EZ9999: The error from device(chipid:4, dieId:0), serial number is 2, there is an aivec error exception, core id is 11, error code = 0x10, dump info: pc start: 0x1240c46650b8, vec error info: 0xd019ddc1a, mte error info: 0x2ffeba07af, ifu error info: 0x4e5c097530000, ccu error info: 0x30c255954a000023, cude error info: 0,0, aic error mask: 0x65000020bd000288, para base: 0x1240c51b1dd0.[FUNC:ProcessStarsCoreErrorInfo][FILE:device_error_proc.cc][LINE:1100]
        TraceBack (most recent call last):
        The extend info: errcode:(0x10, 0, 0) errorStr: Illegal instruction, which is usually caused by unaligned UUB addresses, fixp_error0 info: 0xeba07af, fixp_error, mId:0, tslot:0, threadId:0, ctxid:0, blk:0, sublk:0, subErrType:4.[FUNC:ProcessStarsCoreErrorInfo][FILE:device_error_proc.cc][LINE:1112]
        Aicore kernel execute failed, device_id=4, stream_id=450, report_stream_id=2, task_id=442, flip_num=0, fault kernel_name=00_131_Grandients/Default/AddN.op56419/program id=2089, hash=16296079633597215637.[FUNC:GetError][FILE:stream.cc][LINE:1467]
        [AIC_INFO] after execute:args print end[FUNC:GetError][FILE:stream.cc][LINE:1467]
        rtStreamSynchronize execute failed, reason=[The model stream execute failed][FUNC:FuncErrorReason][FILE:error_message_manage.cc][LINE:50]
(Please search "Ascend Error Message" at https://www.mindspore.cn for error code description)
-----------------------------------------
   C++ Call Stack: (For framework developers)
-----------------------------------------

Description:

  • chipId and dieId: respectively represent the reported chipId and dieId, which can be used to determine whether it is a fixed chipId error;
  • core id: indicates the core ID of the error-reporting chip, which can be used to determine whether the error occurred on the same core;
  • errcode and errorStr: respectively represent the error code and error description of the AI Core error;
  • fault kernel_name/fault kernel info ext: means the name of the kernel that caused the error.

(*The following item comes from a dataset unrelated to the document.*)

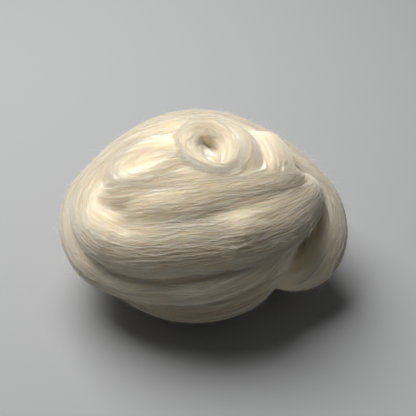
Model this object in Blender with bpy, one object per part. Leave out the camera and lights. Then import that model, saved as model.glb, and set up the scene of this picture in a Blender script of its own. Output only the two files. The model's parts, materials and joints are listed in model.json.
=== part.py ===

The name can be used to view the error-causing operator.

    In the scenario of executing asynchronous tasks, such as issuing multiple operator execution tasks continuously, multiple operators may report errors, so the error message may contain errors of multiple operators. You need to troubleshoot the problems starting from the first error-reporting operator.